There are plenty of images from our history to draw from. Much, for example, has been made of the American frontier spirit. Yet why was the frontier so important, particularly in the first century of the American experience? It was important because it symbolized liberal freedom. The proper economic interpretation of the frontier lies in its guarantee of an exit option, the presence of which dramatically limits the potential for interpersonal exploitation. Today, the territorial frontier is closed. But the operating market order acts in precisely the same way as the frontier; it offers each participant exit options in each relationship.
To restore the soul of liberalism we must step back a bit. Small liberal “victories” on details of legislative policy are not enough. Nor, even, are electoral successes by those who, to an extent, espouse the liberal principles.
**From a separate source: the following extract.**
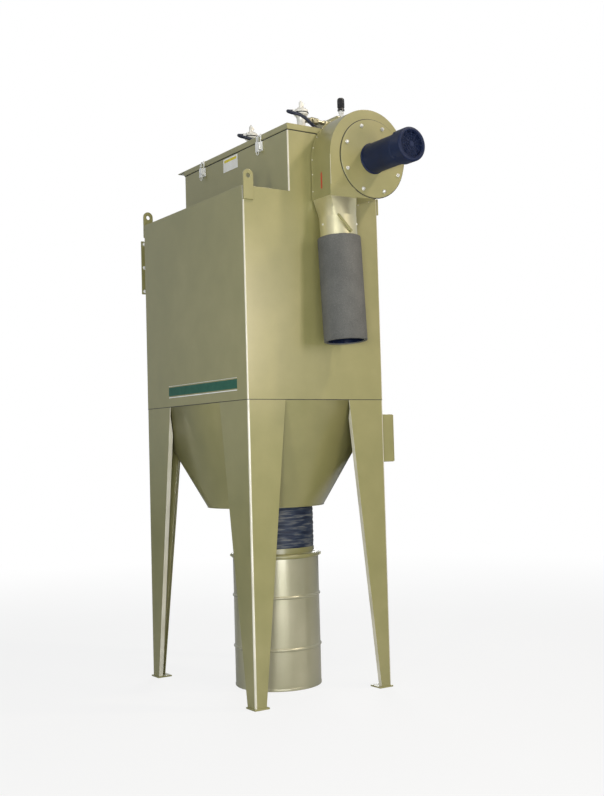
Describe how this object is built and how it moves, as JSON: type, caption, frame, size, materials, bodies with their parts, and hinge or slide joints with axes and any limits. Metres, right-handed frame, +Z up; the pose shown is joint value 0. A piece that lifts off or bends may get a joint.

Just because we manage to ban rent control in our locality, or to elect a Ronald Reagan as president, does not mean that classical liberalism can be said to inform public attitudes. Classical liberals quite literally “went to sleep” during the decade of the 1980s, and kept sleeping after the death of socialism. The result is that public attitudes today are more shaped by the nanny state, or by paternalist, rent-seeking, mercantilist regimes than they are by liberal ideals.
Creating a new vision, a new soul for liberalism, is our most important task now. I am not here suggesting that attention should be limited to the design of all inclusive political packages. Politics, for the most part, proceeds in piecemeal fashion, one step at a time. What I am suggesting is that we, those who teach liberalism, focus on the vision, the constitution of liberty, rather than merely on a pragmatic utilitarian calculus that shows liberalism to yield quantifiably better results than politicized economies.
In other words, liberals should not lean back and say, “our work is done.” The organization and the intellectual bankruptcy of socialism in our time has not removed the relevance of a renewed and continuing discourse in political philosophy. We need discourse to preserve, save, and recreate that which we may, properly, call the soul of classical liberalism. Without public understanding of its organizing principles, the extended market order will not survive.